● Task goal: Print, exactly as they stand, the lines from the start of the listing to the line containing "return sorted(near_end |", inclusive.

## Start

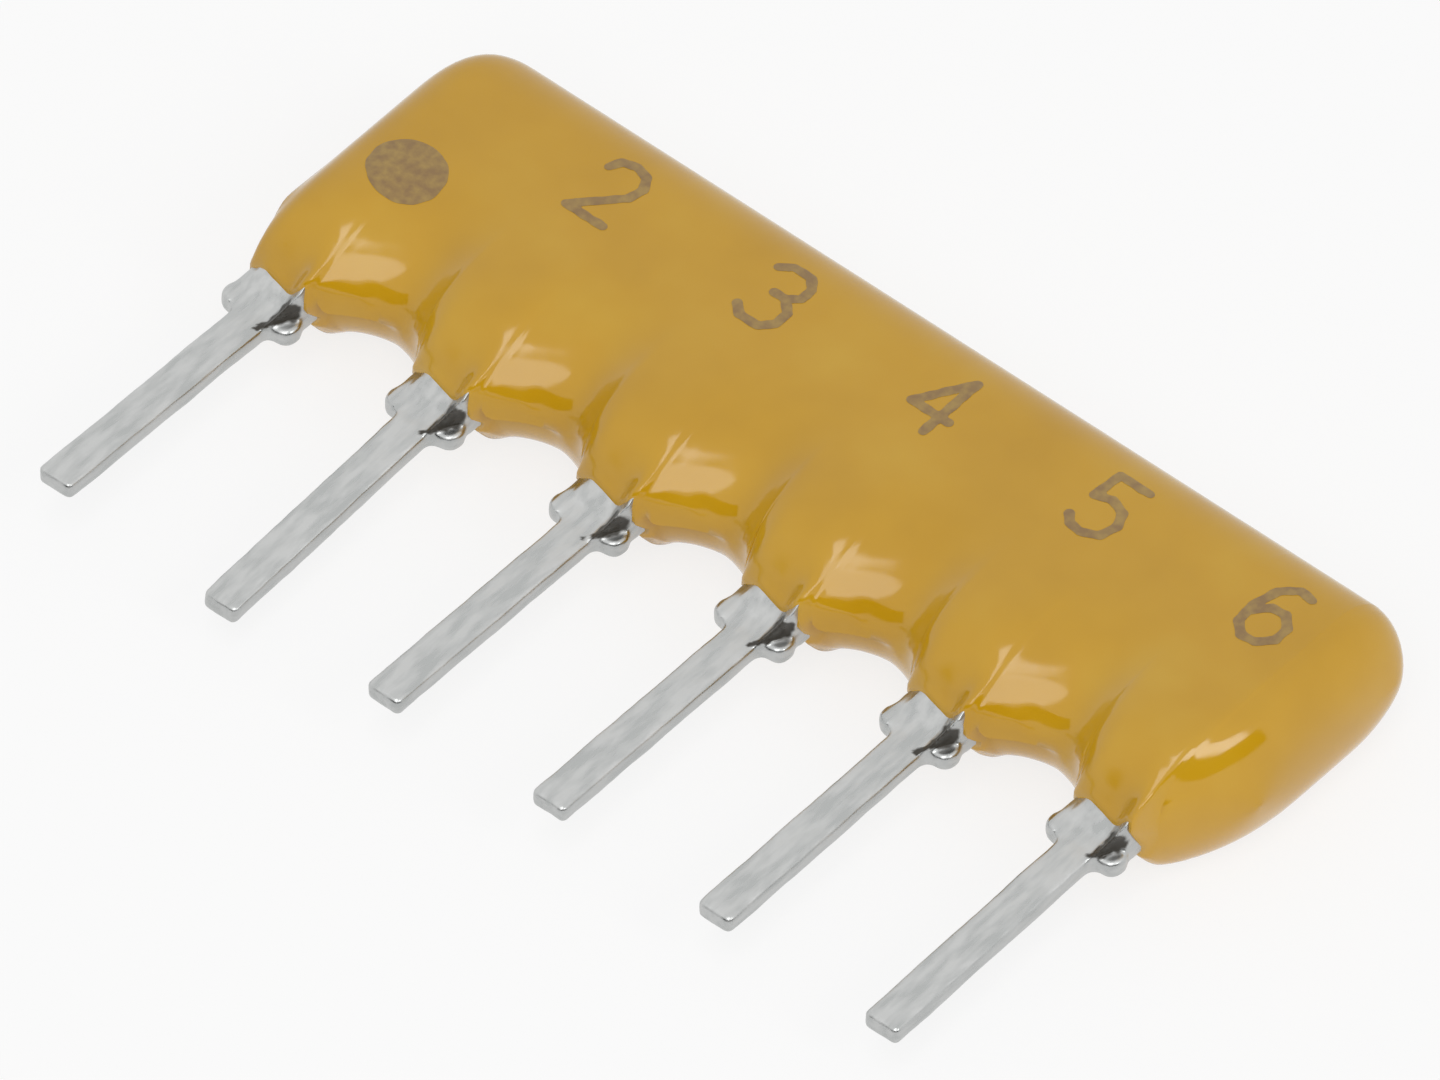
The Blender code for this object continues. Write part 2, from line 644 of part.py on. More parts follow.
def coat_stations():
    """Places along the row: close together in the rounded ends and beside each lead."""
    turns = [1 - math.cos(math.pi / 2 * step / COAT_END_STEPS) for step in range(COAT_END_STEPS)]
    left = [COAT_LEFT + COAT_END_ROUND * turn for turn in turns]
    right = [COAT_RIGHT - COAT_END_ROUND * turn for turn in turns]
    places = [mixed(0.0, DRAPE_HALF, share) for share in COAT_CLIP_SHARES] + [NECK_HALF]
    places += [mixed(DRAPE_HALF, DRAPE_END, share) for share in COAT_FADE_SHARES]
    places += [mixed(DRAPE_END, LEAD_PITCH / 2, share) for share in COAT_ARCH_SHARES]
    middle = {round(lead + side * place, 8) for lead in LEAD_XS for place in places for side in (-1, 1)}
    low, high = left[-1] + EDGE_ROUND, right[-1] - EDGE_ROUND
    near_end = {round(x, 8) for x in left + right}
    return sorted(near_end | {x for x in middle if low < x < high})


def room_mesh(name, x):
    """The room that a lead, its fingers and its solder need in the coat, as sections along Y."""
    back = offset_path(back_path(), -FINGER_HALF_THICKNESS - SOLDER_SKIN - MOUTH_GAP)
    front_end, back_end = SOLDER_TOP + MOUTH_GAP, BACK_FINGER_TIP + MOUTH_GAP
    wide, narrow = SHOULDER_HALF + MOUTH_GAP, CLIP_HALF + MOUTH_GAP
    wide_end = SHOULDER_HEIGHT + CLIP_TAPER
    corners = [y for y, _ in offset_path(front_path(), FINGER_HALF_THICKNESS) + back]
    places = {-COAT_NECK, wide_end, wide_end + MOUTH_GAP, COAT_NECK, SUBSTRATE_BOTTOM}
    places |= {back_end, back_end + MOUTH_GAP, front_end}
    places |= {y for y in corners if -COAT_NECK < y < front_end}
    rings = []
    for y in sorted(places):
        half = mixed(wide, narrow, share_between(y, wide_end, wide_end + MOUTH_GAP))
        low = mixed(height_at(back, y), STRIP_SETBACK, share_between(y, back_end, back_end + MOUTH_GAP))
        across = [-half, *solder_stations(), half]
        top = [(x + place, y, solder_front(place, y) + MOUTH_GAP) for place in reversed(across)]
        rings.append([(x - half, y, low), (x + half, y, low), *top])
    return loft_mesh(name, rings)


def build_coat(parts, cutters, frame, material):
    shell = loft_mesh("coat", [coat_ring(x) for x in coat_stations()], capped=False)
    coat = add_object("coat", shell, parts, frame)
    low = (SUBSTRATE_LEFT - CAVITY_GAP, SUBSTRATE_BOTTOM - CAVITY_GAP, SUBSTRATE_BACK - CAVITY_GAP)
    high = (SUBSTRATE_RIGHT + CAVITY_GAP, SUBSTRATE_TOP + CAVITY_GAP, GLAZE_FRONT + CAVITY_GAP)
    rooms = [box_mesh("room_substrate", low, high)]
    rooms += [room_mesh(f"room_{number}", x) for number, x in enumerate(LEAD_XS, start=1)]
    add_boolean(coat, "DIFFERENCE", rooms, cutters, frame)
    finish(coat, material, 50)


def main():
    clear_scene()
    parts = new_collection("resistor_network", bpy.context.scene.collection)
    cutters = new_collection("cutters", bpy.context.scene.collection, hidden=True)
    frame = bpy.data.objects.new("lead_row_frame", None)
    parts.objects.link(frame)
    frame.location = (-(COAT_LEFT + COAT_RIGHT) / 2, (STEM_LENGTH - COAT_TOP) / 2, STRIP_HEIGHT)

    tinned = new_material("tinned_copper_alloy", (0.62, 0.63, 0.63), 0.25, 1.0)
    solder = new_material("solder", (0.66, 0.66, 0.66), 0.18, 1.0)
    alumina = new_material("alumina", (0.86, 0.85, 0.81), 0.65, 0.0)
    silver_film = new_material("silver_film", (0.60, 0.58, 0.54), 0.45, 1.0)
    resistor_film = new_material("resistor_film", (0.03, 0.03, 0.035), 0.5, 0.0)
    glaze = new_material("green_overglaze", (0.05, 0.16, 0.09), 0.25, 0.0)
    epoxy = new_material("ochre_epoxy_coat", (0.54, 0.31, 0.045), 0.3, 0.0)

    build_substrate(parts, frame, alumina)
    build_conductors(parts, frame, silver_film)
    build_resistors(parts, cutters, frame, resistor_film)
    build_glaze(parts, frame, glaze)
    build_leads(parts, cutters, frame, tinned)
    build_solder(parts, cutters, frame, solder)
    build_coat(parts, cutters, frame, epoxy)


main()
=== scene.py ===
# Six-lead single-in-line resistor network, lying on its back under a soft studio light
import math
from bisect import bisect_right

import bmesh
import bpy
from mathutils import Matrix, Vector, noise


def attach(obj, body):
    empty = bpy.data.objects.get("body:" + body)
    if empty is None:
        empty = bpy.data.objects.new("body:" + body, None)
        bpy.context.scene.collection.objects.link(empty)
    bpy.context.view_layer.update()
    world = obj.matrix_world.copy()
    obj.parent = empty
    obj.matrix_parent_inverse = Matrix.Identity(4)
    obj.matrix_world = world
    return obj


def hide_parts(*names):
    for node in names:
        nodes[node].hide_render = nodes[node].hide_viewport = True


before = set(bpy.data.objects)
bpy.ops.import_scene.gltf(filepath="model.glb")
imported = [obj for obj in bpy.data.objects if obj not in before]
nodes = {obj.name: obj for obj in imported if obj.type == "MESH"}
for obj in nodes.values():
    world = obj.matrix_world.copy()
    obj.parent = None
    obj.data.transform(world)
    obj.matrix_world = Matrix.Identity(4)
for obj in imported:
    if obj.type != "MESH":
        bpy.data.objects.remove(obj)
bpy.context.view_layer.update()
mm = 0.001
print("frame loaded")

# The lead row's own frame in mm: x from the row's middle, y up from the seating line,
# z from the strip's middle
rowShift = Vector((-0.295, -0.675, 0.91))
leadPitch, leadCount = 2.54, 6
leadXs = [leadPitch * (number - (leadCount - 1) / 2) for number in range(leadCount)]
crispDeg = 60  # sharper edges than this stay crisp
noiseSpan = (0.3, 0.7)  # most of a noise texture's values lie in here


def fromRow(x, y, z):  # where a place of the lead row's frame is in the scene
    return (Vector((x, y, z)) + rowShift) * mm


def linear(hexText):  # sRGB hex to linear colour
    parts = [int(hexText[i:i + 2], 16) / 255 for i in (1, 3, 5)]
    return (*[c / 12.92 if c <= 0.04045 else ((c + 0.055) / 1.055) ** 2.4 for c in parts], 1.0)


def mix(low, high, share):
    return low + (high - low) * share


def between(value, low, high):  # 0 at the low end, 1 at the high end, and no further
    return min(max((value - low) / (high - low), 0.0), 1.0)


def eased(share):
    return share * share * (3 - 2 * share)


def roundOver(distance, width, power):  # 0 at an outline, 1 at the width inside it
    share = between(distance, 0.0, width)
    return (1 - (1 - share) ** power) ** (1 / power)


def larger(first, second, blend):  # the larger of two, with the change between them rounded
    near = max(blend - abs(first - second), 0.0)
    return max(first, second) + near * near / (4 * blend)


def newMaterial(name):
    material = bpy.data.materials.new(name)
    material.use_nodes = True
    tree = material.node_tree
    return material, tree, tree.nodes["Principled BSDF"]


def addNode(tree, kind, settings=None, links=None):  # one node with its settings and its links
    node = tree.nodes.new(kind)
    for key, value in (settings or {}).items():
        if key == "stops":  # a ramp's colours and their places
            elements = node.color_ramp.elements
            while len(elements) < len(value):
                elements.new(0.5)
            for element, (position, color) in zip(elements, value):
                element.position = position
                element.color = color
        elif isinstance(key, int) or key in node.inputs:
            node.inputs[key].default_value = value
        else:
            setattr(node, key, value)
    for key, source in (links or {}).items():
        tree.links.new(source, node.inputs[key])
    return node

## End

● Answer to the exercise:
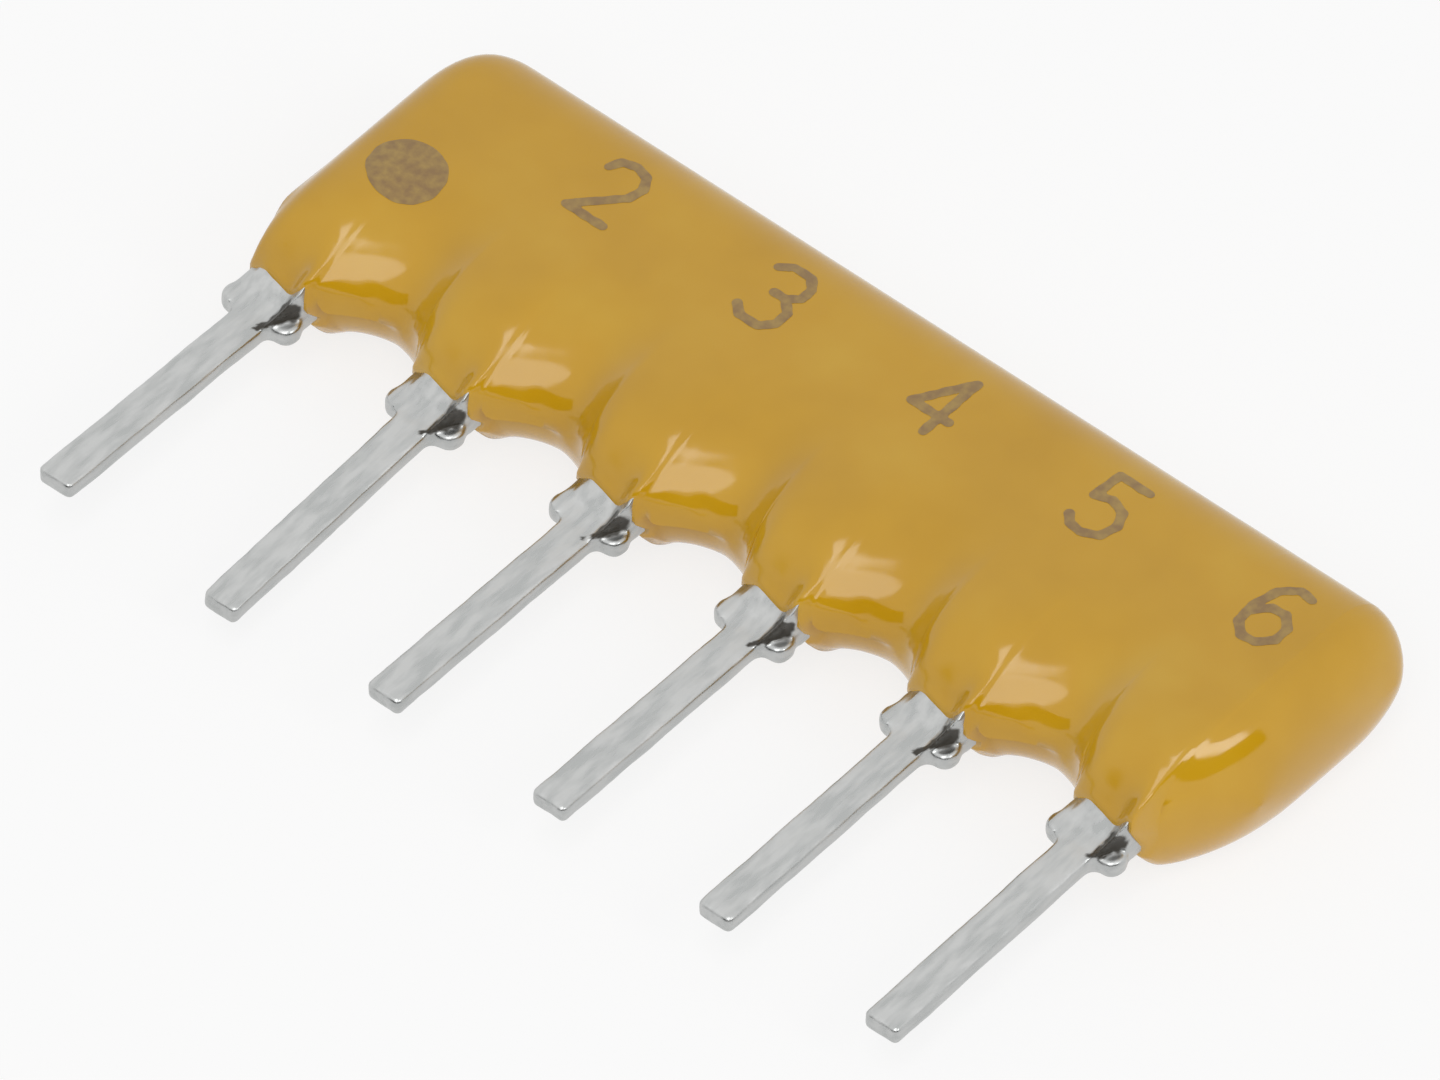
The Blender code for this object continues. Write part 2, from line 644 of part.py on. More parts follow.
def coat_stations():
    """Places along the row: close together in the rounded ends and beside each lead."""
    turns = [1 - math.cos(math.pi / 2 * step / COAT_END_STEPS) for step in range(COAT_END_STEPS)]
    left = [COAT_LEFT + COAT_END_ROUND * turn for turn in turns]
    right = [COAT_RIGHT - COAT_END_ROUND * turn for turn in turns]
    places = [mixed(0.0, DRAPE_HALF, share) for share in COAT_CLIP_SHARES] + [NECK_HALF]
    places += [mixed(DRAPE_HALF, DRAPE_END, share) for share in COAT_FADE_SHARES]
    places += [mixed(DRAPE_END, LEAD_PITCH / 2, share) for share in COAT_ARCH_SHARES]
    middle = {round(lead + side * place, 8) for lead in LEAD_XS for place in places for side in (-1, 1)}
    low, high = left[-1] + EDGE_ROUND, right[-1] - EDGE_ROUND
    near_end = {round(x, 8) for x in left + right}
    return sorted(near_end | {x for x in middle if low < x < high})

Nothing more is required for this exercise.